Posted in: Talks and Presentations

This is the title of today's I-SEE seminar at Bath.  It marks John Foster's welcome return to the university after too long an absence.

Here's the abstract of his talk:John_Foster.JPG_1216070717

Why don’t we admit that dangerous climate change is coming? It has been clear since Copenhagen that the political will to make adequate cuts in global CO2 emissions isn’t there, and isn’t likely to be generated in any foreseeable future. The international attempt to shift the world by agreement onto a sustainable trajectory has failed – indeed, it never really got started. Shouldn’t environmentalists stop pretending otherwise?

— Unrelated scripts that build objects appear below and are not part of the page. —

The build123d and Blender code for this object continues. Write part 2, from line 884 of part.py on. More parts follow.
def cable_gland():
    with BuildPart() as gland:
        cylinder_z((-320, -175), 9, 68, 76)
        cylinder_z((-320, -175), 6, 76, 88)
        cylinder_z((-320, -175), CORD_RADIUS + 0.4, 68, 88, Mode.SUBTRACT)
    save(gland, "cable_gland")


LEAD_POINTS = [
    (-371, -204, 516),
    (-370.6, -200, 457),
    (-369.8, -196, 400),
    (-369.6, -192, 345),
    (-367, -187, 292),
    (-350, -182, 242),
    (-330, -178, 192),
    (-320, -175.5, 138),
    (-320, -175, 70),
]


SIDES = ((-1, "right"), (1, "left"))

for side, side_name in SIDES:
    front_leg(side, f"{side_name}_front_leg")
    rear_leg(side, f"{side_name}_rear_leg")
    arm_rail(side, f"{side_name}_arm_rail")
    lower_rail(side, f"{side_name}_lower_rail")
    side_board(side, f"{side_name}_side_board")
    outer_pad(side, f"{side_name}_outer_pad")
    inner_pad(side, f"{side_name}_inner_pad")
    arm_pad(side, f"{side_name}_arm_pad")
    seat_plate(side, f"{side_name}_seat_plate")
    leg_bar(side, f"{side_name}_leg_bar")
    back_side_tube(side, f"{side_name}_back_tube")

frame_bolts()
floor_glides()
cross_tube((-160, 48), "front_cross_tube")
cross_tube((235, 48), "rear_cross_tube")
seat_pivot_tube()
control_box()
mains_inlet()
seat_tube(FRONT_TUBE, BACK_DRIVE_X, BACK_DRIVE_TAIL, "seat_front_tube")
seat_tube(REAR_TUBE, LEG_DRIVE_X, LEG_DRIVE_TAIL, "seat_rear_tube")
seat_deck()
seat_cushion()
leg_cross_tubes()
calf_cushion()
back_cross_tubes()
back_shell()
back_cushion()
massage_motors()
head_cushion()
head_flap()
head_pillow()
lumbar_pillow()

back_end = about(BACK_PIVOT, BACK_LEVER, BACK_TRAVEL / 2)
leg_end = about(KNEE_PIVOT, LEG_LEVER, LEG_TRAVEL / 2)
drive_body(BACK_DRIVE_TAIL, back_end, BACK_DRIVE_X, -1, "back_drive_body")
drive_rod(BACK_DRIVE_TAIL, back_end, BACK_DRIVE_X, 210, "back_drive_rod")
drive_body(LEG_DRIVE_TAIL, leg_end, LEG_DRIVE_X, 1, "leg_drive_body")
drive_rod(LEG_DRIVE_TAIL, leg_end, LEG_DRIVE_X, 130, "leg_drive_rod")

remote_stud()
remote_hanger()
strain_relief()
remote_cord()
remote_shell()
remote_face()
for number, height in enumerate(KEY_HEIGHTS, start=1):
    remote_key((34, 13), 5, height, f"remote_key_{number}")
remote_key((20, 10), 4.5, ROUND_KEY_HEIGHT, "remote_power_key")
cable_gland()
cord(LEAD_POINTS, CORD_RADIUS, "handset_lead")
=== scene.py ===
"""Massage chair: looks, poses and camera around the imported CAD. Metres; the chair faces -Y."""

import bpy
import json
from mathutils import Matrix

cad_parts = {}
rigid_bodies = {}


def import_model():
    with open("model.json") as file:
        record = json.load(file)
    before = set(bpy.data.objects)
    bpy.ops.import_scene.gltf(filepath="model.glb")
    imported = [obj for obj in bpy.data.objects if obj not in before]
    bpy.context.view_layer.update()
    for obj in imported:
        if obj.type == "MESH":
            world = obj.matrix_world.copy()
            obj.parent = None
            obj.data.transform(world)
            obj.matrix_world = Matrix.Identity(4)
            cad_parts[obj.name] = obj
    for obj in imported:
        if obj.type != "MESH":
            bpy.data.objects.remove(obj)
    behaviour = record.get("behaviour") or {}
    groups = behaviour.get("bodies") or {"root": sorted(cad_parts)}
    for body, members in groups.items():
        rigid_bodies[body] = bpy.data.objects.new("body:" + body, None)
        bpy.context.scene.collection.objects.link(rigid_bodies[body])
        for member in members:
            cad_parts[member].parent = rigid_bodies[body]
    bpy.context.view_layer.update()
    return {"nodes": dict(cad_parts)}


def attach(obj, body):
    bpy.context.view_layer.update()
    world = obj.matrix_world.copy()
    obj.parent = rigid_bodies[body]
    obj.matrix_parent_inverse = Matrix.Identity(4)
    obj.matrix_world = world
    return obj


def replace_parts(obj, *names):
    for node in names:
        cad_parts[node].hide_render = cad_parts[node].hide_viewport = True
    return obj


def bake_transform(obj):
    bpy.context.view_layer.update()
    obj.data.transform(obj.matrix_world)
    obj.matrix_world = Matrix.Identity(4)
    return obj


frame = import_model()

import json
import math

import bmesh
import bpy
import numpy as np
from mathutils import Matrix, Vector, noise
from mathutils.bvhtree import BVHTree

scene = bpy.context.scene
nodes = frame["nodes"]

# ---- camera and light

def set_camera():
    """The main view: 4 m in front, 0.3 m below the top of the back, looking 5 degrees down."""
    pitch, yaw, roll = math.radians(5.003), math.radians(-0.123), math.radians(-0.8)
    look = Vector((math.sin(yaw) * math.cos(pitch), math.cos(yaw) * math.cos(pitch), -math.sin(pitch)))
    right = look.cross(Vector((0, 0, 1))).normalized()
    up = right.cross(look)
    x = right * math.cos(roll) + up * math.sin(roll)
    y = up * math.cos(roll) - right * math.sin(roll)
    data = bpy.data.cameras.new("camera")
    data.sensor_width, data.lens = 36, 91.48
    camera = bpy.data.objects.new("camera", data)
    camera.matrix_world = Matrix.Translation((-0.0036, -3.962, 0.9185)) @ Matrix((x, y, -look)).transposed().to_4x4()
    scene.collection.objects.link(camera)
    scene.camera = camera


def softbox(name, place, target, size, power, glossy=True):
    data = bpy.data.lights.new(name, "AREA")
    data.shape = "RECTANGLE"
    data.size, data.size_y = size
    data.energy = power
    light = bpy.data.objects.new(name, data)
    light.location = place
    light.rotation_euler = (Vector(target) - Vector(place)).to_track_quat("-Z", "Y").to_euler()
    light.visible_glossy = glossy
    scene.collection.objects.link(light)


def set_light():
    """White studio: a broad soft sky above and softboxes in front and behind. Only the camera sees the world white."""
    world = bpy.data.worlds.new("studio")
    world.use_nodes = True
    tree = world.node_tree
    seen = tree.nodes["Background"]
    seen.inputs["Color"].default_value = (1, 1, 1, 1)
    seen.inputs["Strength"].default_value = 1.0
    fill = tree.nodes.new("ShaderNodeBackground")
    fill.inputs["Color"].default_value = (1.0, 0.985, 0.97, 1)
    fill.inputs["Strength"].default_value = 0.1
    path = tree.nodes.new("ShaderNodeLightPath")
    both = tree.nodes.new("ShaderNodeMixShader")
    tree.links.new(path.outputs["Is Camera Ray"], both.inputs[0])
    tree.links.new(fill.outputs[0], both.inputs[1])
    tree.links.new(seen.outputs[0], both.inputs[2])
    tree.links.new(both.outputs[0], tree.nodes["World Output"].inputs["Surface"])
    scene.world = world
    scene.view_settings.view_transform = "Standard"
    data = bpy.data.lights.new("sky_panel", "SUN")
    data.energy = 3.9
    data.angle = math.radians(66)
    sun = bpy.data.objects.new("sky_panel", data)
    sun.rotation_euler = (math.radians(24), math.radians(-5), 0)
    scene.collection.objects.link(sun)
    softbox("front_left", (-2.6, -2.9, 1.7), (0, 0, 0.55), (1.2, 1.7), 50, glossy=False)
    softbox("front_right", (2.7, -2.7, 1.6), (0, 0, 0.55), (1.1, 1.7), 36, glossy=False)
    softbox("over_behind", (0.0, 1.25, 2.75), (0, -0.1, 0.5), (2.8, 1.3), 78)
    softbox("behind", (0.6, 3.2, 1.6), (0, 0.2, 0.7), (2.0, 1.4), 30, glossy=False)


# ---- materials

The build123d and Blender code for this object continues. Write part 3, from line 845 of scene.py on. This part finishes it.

But denial is not confined to those who refuse to see the serious environmental damage we are doing; it extends equally to those who refuse to see that we have missed our chance to stop it. The ‘sustainable development’ paradigm facilitates both forms of denial, since neither the grip of putative claims on us from the future, nor the predictability of specific long-term harms, is robust enough to act as a genuine constraint on what we want to do or believe now.

The roots of such embedded denial lie in progressivism, which underlies the whole environmental problematic. Material consumerism is the form in which this mindset has caused environmental damage in the first place; latterly, it has manifested itself as wilfully self-blinded technological optimism. Many environmentally-concerned people, however, do already suspect the inadmissible: that it is now too late for ‘sustainability’ as conventionally projected. In this talk I explore where coming out of denial could take us.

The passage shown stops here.